I’ve always wanted to return to Milan. It is a truly specular city, and after Rome, is Italy’s finest. So when the opportunity came to go back during fashion week, it didn’t take much to convince me.

Milan is a busy city at any time. But during fashion week the whole town is creaking at the seams.

Events are critical for any city, particularly those who’s officials are seeking to establish some form of brand position. In much the same way as we promote Auckland as ‘the city of sails’, Milan is all about fashion.

The thing about events is that they attract people. Those people spend money. Events that repeat are better. Events that last for a longer period of time are better too. The more often we can attract people, and the longer they stay, the better.

Fashion week is Milan’s biggest event. And fashion week is more than just a pretty face. The impact on the city is enormous. Standing in the middle of the square between the city’s fabulous Duomo and the adjacent, and equally spectacular, Galleria, I joked that for every fashion model in town there must be a thousand ‘extras’.

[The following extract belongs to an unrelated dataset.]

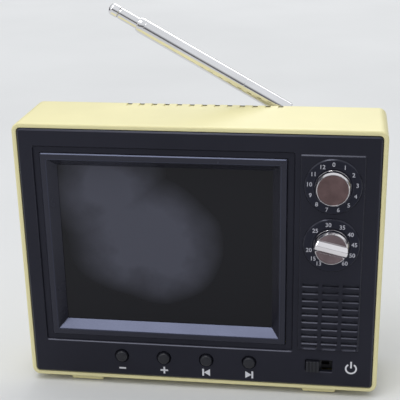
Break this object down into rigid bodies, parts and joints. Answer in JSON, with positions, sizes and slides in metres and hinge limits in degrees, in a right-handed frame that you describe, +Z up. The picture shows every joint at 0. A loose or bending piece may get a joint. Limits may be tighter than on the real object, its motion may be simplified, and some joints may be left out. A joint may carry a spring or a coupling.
{
  "type": "portable television",
  "caption": "Compact portable television with a recessed flat screen, two tuner knobs, speaker slots, push buttons, a slide switch and a telescopic antenna.",
  "frame": {"origin": "on the surface the set stands on, under the middle of its overall width and of its depth from the tuning knob's front to the antenna's back", "axes": "+Z up, the screen and controls face -Y, +X to the right of someone facing the screen"},
  "size_m": [0.19, 0.0672, 0.2005],
  "materials": {
    "case_yellow": "satin pale cream yellow moulded plastic",
    "fascia_black": "satin blue-black moulded plastic",
    "button_black": "satin black plastic",
    "lens": "clear glossy front window over a dark screen",
    "lcd": "dark liquid crystal cell",
    "chrome": "polished chrome plate",
    "spun_disc": "spun metal disc, brownish",
    "steel": "plain plated steel",
    "board": "green circuit board",
    "chip": "black moulded component",
    "dial": "satin black dial plate with white numerals",
    "cone": "pressed paper speaker cone",
    "cloth": "fine woven speaker cloth",
    "magnet": "plated ferrite magnet",
    "rubber": "dark grey rubber",
    "battery": "shrink-wrapped battery pack",
    "ribbon": "flexible flat cable"
  },
  "bodies": {
    "set": {"rear_housing": "case_yellow", "front_fascia": "fascia_black", "case_screw_1": "steel", "case_screw_2": "steel", "case_screw_3": "steel", "case_screw_4": "steel", "foot_pad_front_left": "rubber", "foot_pad_front_right": "rubber", "foot_pad_rear_left": "rubber", "foot_pad_rear_right": "rubber", "screen_surround": "fascia_black", "screen_lens": "lens", "lcd_cell": "lcd", "lcd_backlight_tray": "steel", "lcd_bracket_left": "steel", "lcd_bracket_right": "steel", "lcd_ribbon": "ribbon", "speaker_cloth": "cloth", "speaker_basket": "steel", "speaker_cone": "cone", "speaker_magnet": "magnet", "main_board": "board", "tuner_can": "steel", "video_chip": "chip", "battery_pack": "battery", "charging_socket": "steel", "av_jack": "chip", "button_board": "board", "tact_switch_minus": "chip", "tact_switch_plus": "chip", "tact_switch_previous": "chip", "tact_switch_next": "chip", "power_switch": "chip", "channel_dial_plate": "dial", "channel_nut": "steel", "channel_switch": "steel", "tuning_dial_plate": "dial", "tuning_nut": "steel", "tuning_potentiometer": "steel"},
    "channel_knob": {"channel_knob": "chrome", "channel_knob_disc": "spun_disc", "channel_shaft": "steel"},
    "tuning_knob": {"tuning_knob": "chrome", "tuning_disc_upper": "spun_disc", "tuning_disc_lower": "spun_disc", "tuning_shaft": "steel"},
    "button_minus": {"button_minus": "button_black"},
    "button_plus": {"button_plus": "button_black"},
    "button_previous": {"button_previous": "button_black"},
    "button_next": {"button_next": "button_black"},
    "power_slider": {"power_slider": "button_black"},
    "antenna_swivel": {"antenna_swivel": "chrome", "antenna_swivel_screw": "steel", "antenna_pivot_pin": "chrome"},
    "antenna_outer": {"antenna_section_1": "chrome"},
    "antenna_second": {"antenna_section_2": "chrome"},
    "antenna_third": {"antenna_section_3": "chrome"},
    "antenna_rod": {"antenna_section_4": "chrome", "antenna_tip": "chrome"}
  },
  "joints": [
    {"name": "channel_knob_turn", "type": "hinge", "parent": "set", "child": "channel_knob", "pos_m": [0.0687, -0.02845, 0.1199], "axis": [0, 1, 0], "continuous": true},
    {"name": "tuning_knob_turn", "type": "hinge", "parent": "set", "child": "tuning_knob", "pos_m": [0.0687, -0.02845, 0.0885], "axis": [0, 1, 0], "range_deg": [-66, 218]},
    {"name": "button_minus_press", "type": "slide", "parent": "set", "child": "button_minus", "axis": [0, 1, 0], "range_m": [0, 0.0008], "stiffness_N_per_m": 800, "springref_m": -0.0005},
    {"name": "button_plus_press", "type": "slide", "parent": "set", "child": "button_plus", "axis": [0, 1, 0], "range_m": [0, 0.0008], "stiffness_N_per_m": 800, "springref_m": -0.0005},
    {"name": "button_previous_press", "type": "slide", "parent": "set", "child": "button_previous", "axis": [0, 1, 0], "range_m": [0, 0.0008], "stiffness_N_per_m": 800, "springref_m": -0.0005},
    {"name": "button_next_press", "type": "slide", "parent": "set", "child": "button_next", "axis": [0, 1, 0], "range_m": [0, 0.0008], "stiffness_N_per_m": 800, "springref_m": -0.0005},
    {"name": "power_slide", "type": "slide", "parent": "set", "child": "power_slider", "axis": [1, 0, 0], "range_m": [0, 0.0065]},
    {"name": "antenna_swivel_turn", "type": "hinge", "parent": "set", "child": "antenna_swivel", "pos_m": [0.05, 0.02935, 0.1397], "axis": [0, 1, 0], "range_deg": [-29, 150]},
    {"name": "antenna_tilt", "type": "hinge", "parent": "antenna_swivel", "child": "antenna_outer", "pos_m": [0.05, 0.02935, 0.1397], "axis": [-0.4939, 0, -0.8695], "range_deg": [0, 90]},
    {"name": "antenna_second_slide", "type": "slide", "parent": "antenna_outer", "child": "antenna_second", "axis": [-0.8695, 0, 0.4939], "range_m": [0, 0.072]},
    {"name": "antenna_third_slide", "type": "slide", "parent": "antenna_second", "child": "antenna_third", "axis": [-0.8695, 0, 0.4939], "range_m": [0, 0.063]},
    {"name": "antenna_rod_slide", "type": "slide", "parent": "antenna_third", "child": "antenna_rod", "axis": [-0.8695, 0, 0.4939], "range_m": [0, 0.065]}
  ]
}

You see, when we think about fashion week, we probably think about designers, models, and the garments they respectively prepare and wear along the catwalk.

What we seldom think about is the number of people behind the scenes. Behind every outfit there are make-up artists, hairdressers, and stylists. Dressmakers and machinists make last minute adjustments. Every fashion show has a Director, choreographer, lighting specialists and sound people. Sometimes there’ll be  DJ or a band. And capturing it all will be the photographers, videographers and in some cases full on television production crews. The models are variously accompanied by mothers, friends, chaperones or a combination of all three. Plenty of those on duty have a personal assistant nearby, and of course they are all moved around to where they need to be by drivers who’s job it is to navigate the cluttered streets, with their cobblestone roads, piloting everything from Rolls Royces and Bentleys, to the more humble Uber or taxi.

We might imagine a harem of overdressed fashionistas tottering around on ridiculously high shoes. But, for the most part, the majority of those present are like any other behind the scenes textile worker, looking tired, stressed and overcome by the activity around them. Come the end of the day, a drink and a meal seems to take priority over a shower and a change of clothes.

To the outside observer, fashion week is all about fashion. But to the city itself, fashion week has a much greater purpose. It’s about the people. Tens of thousands of them. All of whom need to be accommodated, and when they’re not working, all of whom need to eat, drink, party, and in some cases shop.

Cities need events like this. And one of the things that strikes me about Auckland, is that we don’t anything remotely like it. Sure, we have the odd one off. A Rugby World Cup in 2011 and Women’s Rugby and Soccer World Cups in the last year. They bring people, but they’re one offs. They don’t happen regularly enough.

And our cities from Auckland to Queenstown have teams of people hustling for business to fill our conference centres. But again, they’re one offs. We might attract an international technology conference or an annual meeting of bankers or university professors, but next year they’ll be in Melbourne or the Gold Coast. One offs.

Big events, held annually, end up supporting the infrastructure it takes to support them. They become a part of the fabric, the branding and the funding of the city. They bring big dollars over and over again. They attract wealthy people and the thousands they employ to keep their businesses churning along.

As I watched Milan fashion week unfolding around me I realised that we had something similar once. An event that repeats, perhaps not annually, but when it does come to town it stays for months. Like fashion week, our event actually underwrote the business community that served it, and the more we hosted it, the better we became at it.

But despite doing everything we needed to retain the opportunity, the home team sold us out to the highest bidder. And so next year, New Zealand will be defending the America’s Cup in Barcelona. It’s still a disgrace. You can argue about the money all you like, but the America’s Cup, and the lead up events that surround it, should be seen as an opportunity to support and grow our highly competent marine sector. This time the combination of government, Team New Zealand and the New Zealand Yacht Squadron have let us down.

And yet, next year we’ll be huddled around our TV screens cheering “our team” on. For what, to have them take the ultimate prize away, again?

You see the prize is not the trophy. Governments and cities don’t pour money into events in the hope of a trophy. It’s all about the dollars. And as we’re seeing with fashion week in Milan, the dollars are enormous. Hosting an America’s Cup should be delivering similarly for us, but it’s a bit like when our kiwi fruit recipe was sold to the South Americans. We just keep killing the golden goose.

So what’s next. What industry do we have where we can attract the world to come and support us? We’re not big enough for fashion. Yachting was perfect because we’re good at it and we have an industry that can cope with and benefit from the big numbers that come with the right event. But we’ve given that away.

So we need something else now. What’s out there that we can make our own.